Three experts on GE's future after firing CEO John Flannery

Barclays upgraded General Electric to overweight from equal weight on Monday, saying the new CEO will lead a turnaround and most of the possible bad news is already priced into the stock.

"Even the most hardened skeptic might want to re-consider following the CEO change," wrote analyst Julian Mitchell. "While we do not yet know the magnitude of the 2018 guidance cuts, talking to investors we believe they are broadly braced for EPS of $0.75 for 2018, FCF (free cash flow) of $0.50, and a dividend cut of 75 percent plus."

GE shares jumped 2 percent in premarket trading Monday, continuing their surge from last week. The stock jumped more than 16 percent last week, its best weekly run in nine years, after ousting CEO John Flannery and naming former Danaher CEO Larry Culp to replace him.

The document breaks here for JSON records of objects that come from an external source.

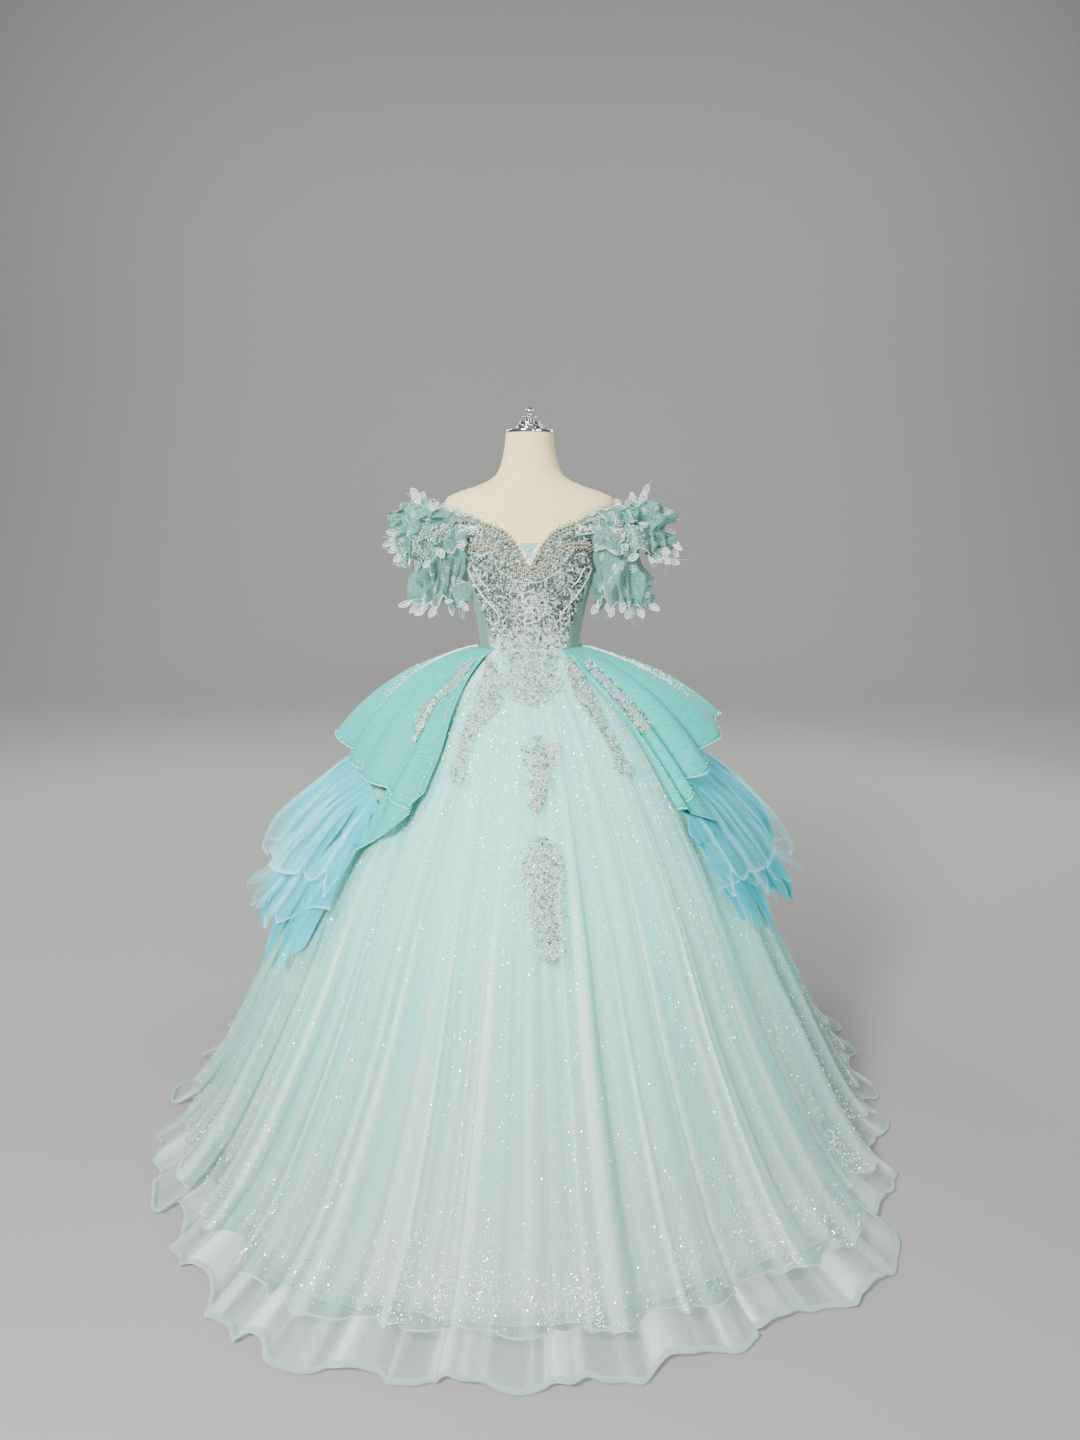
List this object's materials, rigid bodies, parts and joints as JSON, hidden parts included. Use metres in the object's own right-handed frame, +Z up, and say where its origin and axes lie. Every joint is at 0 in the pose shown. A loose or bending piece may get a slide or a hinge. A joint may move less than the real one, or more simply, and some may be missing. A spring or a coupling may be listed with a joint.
{
  "type": "ball gown on a dress form",
  "caption": "Off-shoulder ball gown with a beaded boned bodice, lace sleeves, side drapes, a tulle bustle and a full tulle skirt, on a limbless dress form with a flat foot.",
  "frame": {"origin": "centre of the underside of the stand's flat foot, on the ground", "axes": "+Z up along the pole, gown's front faces -Y, the wearer's left side is +X"},
  "size_m": [1.7352, 1.9738, 1.65],
  "materials": {
    "form_jersey": "cream cotton jersey stretched over a moulded form, matt",
    "polished_cap": "turned cap, polished, with clear discs",
    "painted_stand": "powder-coated steel pole and foot, satin",
    "bodice_satin": "pale aqua-grey satin under lace, soft sheen",
    "beaded_lace": "corded lace covered with silver and crystal beads",
    "pearl_trim": "cream pearls and crystals sewn in rows, glossy",
    "skirt_tulle": "pale aqua soft tulle with fine glitter, sheer",
    "glitter_underskirt": "cream glitter tulle over lining",
    "satin_organza": "aqua sparkle organza over satin, crisp",
    "bustle_tulle": "bright blue gathered tulle",
    "sleeve_lace": "aqua lace with raised leaves and beads",
    "horsehair_braid": "pale stiffening braid along the hem"
  },
  "bodies": {
    "root": {"form_torso": "form_jersey", "form_neck_cap": "polished_cap", "form_pole": "painted_stand", "form_foot": "painted_stand", "bodice_front": "bodice_satin", "bodice_side_front_left": "bodice_satin", "bodice_side_left": "bodice_satin", "bodice_back_left": "bodice_satin", "bodice_side_front_right": "bodice_satin", "bodice_side_right": "bodice_satin", "bodice_back_right": "bodice_satin", "neckline_insert": "bodice_satin", "neckline_pearls_upper": "pearl_trim", "neckline_pearls_lower": "pearl_trim", "underskirt": "glitter_underskirt", "tulle_front": "skirt_tulle", "hem_band_front": "skirt_tulle", "hem_braid_front": "horsehair_braid", "tulle_side_left": "skirt_tulle", "hem_band_side_left": "skirt_tulle", "hem_braid_side_left": "horsehair_braid", "tulle_back_left": "skirt_tulle", "hem_band_back_left": "skirt_tulle", "hem_braid_back_left": "horsehair_braid", "tulle_back_right": "skirt_tulle", "hem_band_back_right": "skirt_tulle", "hem_braid_back_right": "horsehair_braid", "tulle_side_right": "skirt_tulle", "hem_band_side_right": "skirt_tulle", "hem_braid_side_right": "horsehair_braid", "waist_lace": "beaded_lace", "lace_motif_upper": "beaded_lace", "lace_motif_lower": "beaded_lace", "lance_inner_left": "beaded_lace", "lance_inner_right": "beaded_lace", "lance_outer_left": "beaded_lace", "lance_outer_right": "beaded_lace", "sleeve_band_left": "bodice_satin", "sleeve_ruffle_left": "sleeve_lace", "sleeve_fall_left": "sleeve_lace", "drape_left": "satin_organza", "drape_point_left": "satin_organza", "bustle_upper_left": "bustle_tulle", "bustle_lower_left": "bustle_tulle", "sleeve_band_right": "bodice_satin", "sleeve_ruffle_right": "sleeve_lace", "sleeve_fall_right": "sleeve_lace", "drape_right": "satin_organza", "drape_point_right": "satin_organza", "bustle_upper_right": "bustle_tulle", "bustle_lower_right": "bustle_tulle"}
  },
  "joints": []
}
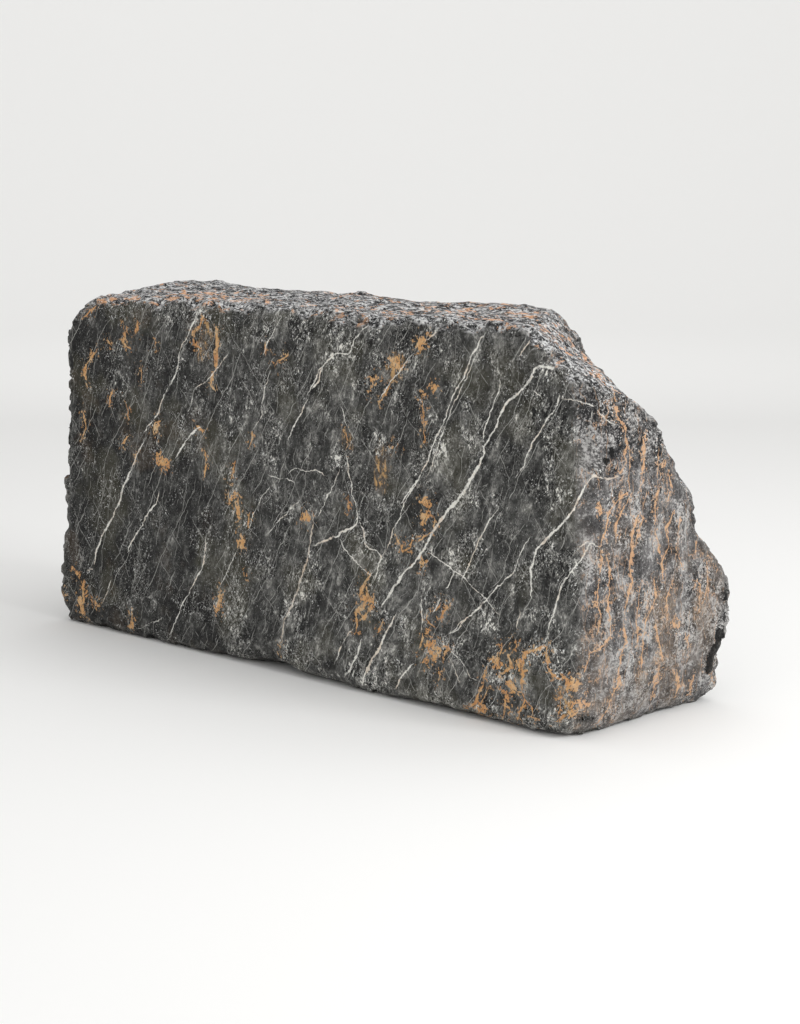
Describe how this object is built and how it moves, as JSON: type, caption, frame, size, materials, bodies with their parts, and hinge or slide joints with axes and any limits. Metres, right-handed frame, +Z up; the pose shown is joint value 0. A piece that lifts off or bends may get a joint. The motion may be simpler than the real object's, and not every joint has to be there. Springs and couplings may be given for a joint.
{
  "type": "marble block",
  "caption": "Rough-squared quarry block of dark veined marble that lies on its flat sawn underside, with one far upper corner broken away in ledges.",
  "frame": {"origin": "on the underside, under the middle of the block's bounding box", "axes": "+X along the block's length towards the broken end, +Y from the flat front face to the back, +Z up"},
  "size_m": [2.4318, 0.724, 1.1992],
  "materials": {
    "marble": "dark grey marble with white and ochre veins, matte with a slight sheen; rough and paler where it is broken"
  },
  "bodies": {
    "root": {"marble_block": "marble"}
  },
  "joints": []
}
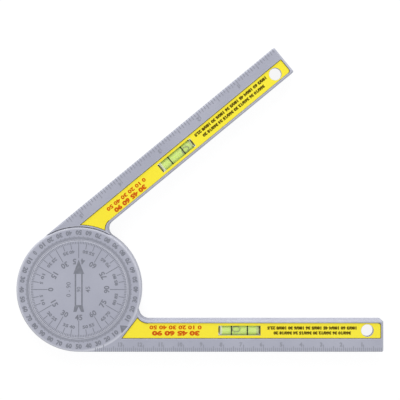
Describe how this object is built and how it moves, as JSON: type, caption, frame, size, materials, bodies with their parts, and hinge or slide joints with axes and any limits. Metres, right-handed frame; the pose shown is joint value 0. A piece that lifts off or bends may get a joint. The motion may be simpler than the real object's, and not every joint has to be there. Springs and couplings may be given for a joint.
{
  "type": "angle finder",
  "caption": "Flat angle finder: two hinged ruler arms with a degree dial and ring at the pivot, and a small spirit level in each arm.",
  "frame": {"origin": "pivot of the two arms, at the flat back", "axes": "+Z out of the dial's face; +X down the scale arm, parallel to its ruler edge, which lies on the -Y side; the dial arm is swung 39.5 degrees towards +Y"},
  "size_m": [0.1836, 0.1519, 0.009],
  "materials": {
    "grey_plastic": "satin moulded grey",
    "yellow_film": "printed film, satin",
    "vial_tube": "clear acrylic tube",
    "vial_liquid": "clear yellow-green liquid",
    "vial_stopper": "pale stopper",
    "soft_rubber": "matte",
    "screw_steel": "zinc plated"
  },
  "bodies": {
    "fixed_arm": {"scale_arm": "grey_plastic", "scale_label": "yellow_film", "scale_vial_barrel": "vial_tube", "scale_vial_liquid": "vial_liquid", "scale_vial_plug": "vial_stopper"},
    "swing_arm": {"dial_arm": "grey_plastic", "dial_disc": "grey_plastic", "hub_screws": "screw_steel", "friction_ring": "soft_rubber", "dial_label": "yellow_film", "dial_vial_barrel": "vial_tube", "dial_vial_liquid": "vial_liquid", "dial_vial_plug": "vial_stopper"}
  },
  "joints": [
    {"name": "arm_pivot", "type": "hinge", "parent": "fixed_arm", "child": "swing_arm", "pos_m": [0, 0, 0], "axis": [0, 0, 1], "range_deg": [-39.5, 140.5]}
  ]
}
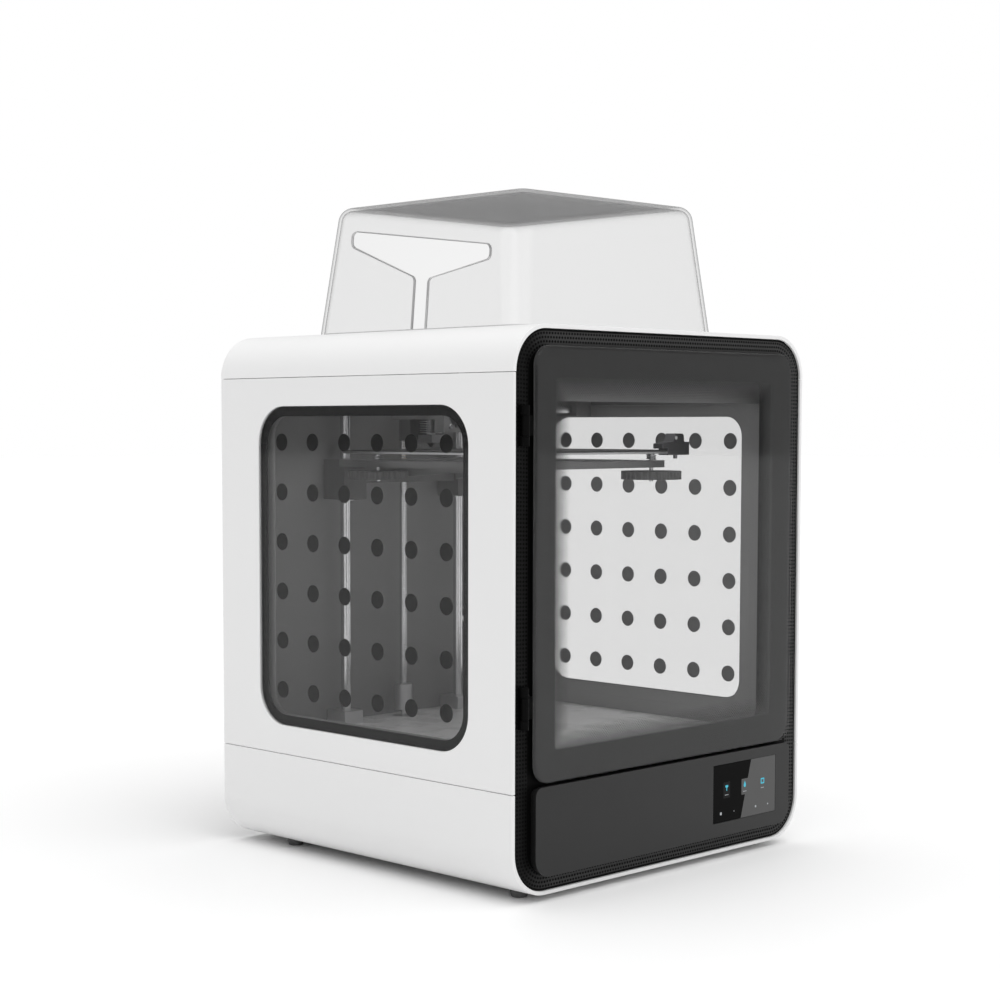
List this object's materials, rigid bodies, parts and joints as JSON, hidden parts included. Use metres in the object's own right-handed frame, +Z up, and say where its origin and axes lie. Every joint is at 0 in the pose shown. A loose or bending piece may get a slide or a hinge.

Mitchell's 12-month price target remains at $16, which represents a 21 percent jump from Friday's close of $13.18. But Mitchell also laid out a "blue sky" scenario that takes the stock to more than $20 a share if Culp can aggressively improve profitability.

"We think the upside potential in the shares is considerable now that an outside CEO has been put in place, which substantially increases the range of possibilities that could be pursued at GE, in terms of both the pace of restructuring as well as broader strategic options," he said.